The Philippines remains crucial, he says, in large part because of its location and potential. "And yet, despite a century's worth of vast annual outlays of American aid, the Philippines has remained among the most corrupt, dysfunctional, intractable, and poverty-stricken societies in maritime Asia, with Africa-like slums and Latin America-style fatalism and class divides." Kaplan makes no Israel comparisons with the Republic of the Philippines, instead raising the risk of the Philippines becoming "Finlandized" by China.

Read "Asia's Cauldron" to see Kaplan's recommendation for a nuanced approach to the region, to interaction with China and to debates about contested islands, rocks and shoals in the Pratas, Paracels and Spratleys. This book shows how the U.S. Navy is viewed by key nations throughout the region who are embracing capitalism and seeing the benefits of freedom, critical thinking, and cooperation.

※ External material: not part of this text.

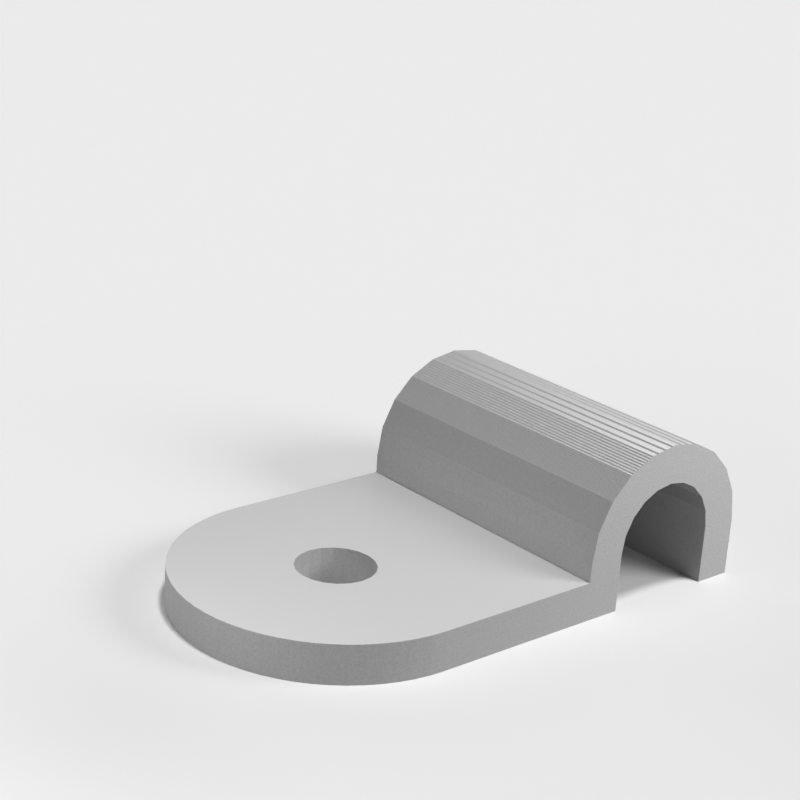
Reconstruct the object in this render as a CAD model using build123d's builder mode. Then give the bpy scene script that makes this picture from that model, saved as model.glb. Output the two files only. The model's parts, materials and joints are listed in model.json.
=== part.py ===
from build123d import *
from math import cos, pi, sin
import os

# Printed cable clip, all one piece: a tab with a screw hole runs into an arched saddle.
# The origin is on the screw axis, in the face that lies against the wall or the desk.
# The tab's round end points along -X, +Z is up, and the cable runs along Y.

# Driving dimensions, millimetres
clip_width = 16.0            # across the tab, and along the cable through the saddle
tab_thickness = 2.0
screw_hole_diameter = 4.0
screw_to_cable = 14.0        # from the screw axis to the middle of the channel
channel_width = 6.0          # clear width between the legs of the saddle
saddle_wall = 2.0
arch_centre_height = 3.0     # from the base up to the centre of both arches
arch_flats = 10              # flat faces that stand in for each half circle

# Sizes that follow from them
end_radius = clip_width / 2
channel_radius = channel_width / 2
saddle_radius = channel_radius + saddle_wall
tab_reach = screw_to_cable - channel_radius
flat_angle = pi / arch_flats


def arch_corners(radius):
    """Corners of a flat-sided arch on two straight legs, from the foot of one leg to the other's."""
    angles = [corner * flat_angle for corner in range(arch_flats + 1)]
    arch = [(radius * cos(angle), arch_centre_height + radius * sin(angle)) for angle in angles]
    return [(radius, 0), *arch, (-radius, 0)]


with BuildPart() as cable_clip:
    # Tab: half round about the screw, then straight on to the wall of the channel
    with BuildSketch() as tab_outline:
        Circle(end_radius)
        Rectangle(tab_reach, clip_width, align=(Align.MIN, Align.CENTER))
    extrude(amount=tab_thickness)

    # Saddle: the arch over the cable, as long as the tab is wide
    saddle_plane = Plane(origin=(screw_to_cable, 0, 0), x_dir=(1, 0, 0), z_dir=(0, -1, 0))
    with BuildSketch(saddle_plane) as saddle_section:
        with BuildLine():
            Polyline(*arch_corners(saddle_radius), close=True)
        make_face()
    extrude(amount=clip_width / 2, both=True)

    # Channel: the same arch again, one wall smaller, open at the base and at both ends
    with BuildSketch(saddle_plane) as channel_section:
        with BuildLine():
            Polyline(*arch_corners(channel_radius), close=True)
        make_face()
    extrude(amount=clip_width / 2, both=True, mode=Mode.SUBTRACT)

    # Plain hole for the screw, straight through the tab
    with Locations((0, 0, tab_thickness)):
        Hole(radius=screw_hole_diameter / 2)

cable_clip.part.label = "cable_clip"

os.makedirs("parts", exist_ok=True)
export_step(cable_clip.part, "parts/cable_clip.step")

print("faces", len(cable_clip.faces()))
print("volume", round(cable_clip.part.volume, 2), "mm3")
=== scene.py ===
import bpy
import json
from math import cos, pi, radians, sin
from mathutils import Matrix, Vector


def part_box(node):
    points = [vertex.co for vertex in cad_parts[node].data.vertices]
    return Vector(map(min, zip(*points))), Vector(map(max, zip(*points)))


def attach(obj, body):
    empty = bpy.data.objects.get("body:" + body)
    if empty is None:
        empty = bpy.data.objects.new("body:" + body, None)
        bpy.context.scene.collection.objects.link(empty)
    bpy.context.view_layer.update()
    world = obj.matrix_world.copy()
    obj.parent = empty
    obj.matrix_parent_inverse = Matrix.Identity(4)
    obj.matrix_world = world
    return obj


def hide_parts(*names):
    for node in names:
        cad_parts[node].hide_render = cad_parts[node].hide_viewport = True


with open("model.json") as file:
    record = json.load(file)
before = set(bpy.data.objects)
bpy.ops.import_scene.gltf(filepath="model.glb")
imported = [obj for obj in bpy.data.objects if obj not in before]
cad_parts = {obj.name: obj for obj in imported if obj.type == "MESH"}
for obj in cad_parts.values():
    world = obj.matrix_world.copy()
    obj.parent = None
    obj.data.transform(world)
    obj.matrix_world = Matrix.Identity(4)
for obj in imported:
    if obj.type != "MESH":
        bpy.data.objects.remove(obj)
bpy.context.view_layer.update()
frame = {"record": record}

MM = 0.001

# What the frame says, in metres: where the clip lies, its screw hole and its channel
mounts = {mount["name"]: mount for mount in frame["record"]["mounts"]}
clip_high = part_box("cable_clip")[1]
screw = Vector(mounts["screw_hole"]["pos_m"])
hole_radius = mounts["screw_hole"]["dims"]["r_mm"] * MM
tab_top = mounts["screw_seat"]["pos_m"][2]
channel_x, channel_y, arch_centre = mounts["cable_channel"]["pos_m"]
clip_top = clip_high.z
half_length = clip_high.y
saddle_radius = clip_high.x - channel_x
saddle_wall = 2.0 * MM          # the one size here that the frame doesn't give
channel_radius = saddle_radius - saddle_wall
tab_end = channel_x - saddle_radius

# How many flat sides each full circle has, and how near two points are that count as one
end_sides = 64
hole_sides = 20
arch_sides = 20
merge_distance = 0.0001 * MM

# The layers of the print. On the flats near the saddle's crown each one shows as a riser and a tread.
# The saddle's near end is at -Y, and its outer side faces away from the screw.
layer_count = 104
layer = clip_top / layer_count
tread_width = 0.40              # of a tread's line beside a riser's, on a slope of 45 degrees
layer_relief = 0.58             # how far the layers turn the skin, 1 for square steps
layer_fade = 0.35               # how much of that is lost by the far end
plain_slope = 0.60              # how level a flat is that just starts to show its layers
layered_slope = 0.93            # and one that shows them in full
level_limit = 0.01              # how far a face may lean and still count as level
tread_lean = 0.45               # how far the treads lean along the saddle at its far end
painted_tread_light = 0.22              # painted light: how much paler the treads are painted at the near end
outer_shift = 0.30              # how much lower the lines of the outer side lie, in layers
painted_outer_line_shade = 0.55              # and how dark they are at the near end, as painted shade along those lines
painted_wall_shade = 0.080            # painted shade on a wall, for light lost between its layers
painted_slope_shade = 2.1             # and painted shade on a slope, for light lost between its layers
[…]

A case for optimism in a world where history rhymes rather than repeats: "The sea, unlike land, creates clearly defined borders, and thus has the potential to reduce conflict ... It is because of the seas around East Asia that the twenty-first century has a better chance than the twentieth of avoiding great military conflagrations."

LUMUT, Malaysia (June 18, 2014) A sailor from the Royal Malaysian Navy shakes hands with a Sailor from the guided-missile destroyer USS Pinckney (DDG 91) after playing the Malasian game takraw. Pinckney participated in exercise Cooperation Afloat Readiness and Training (CARAT) 2014.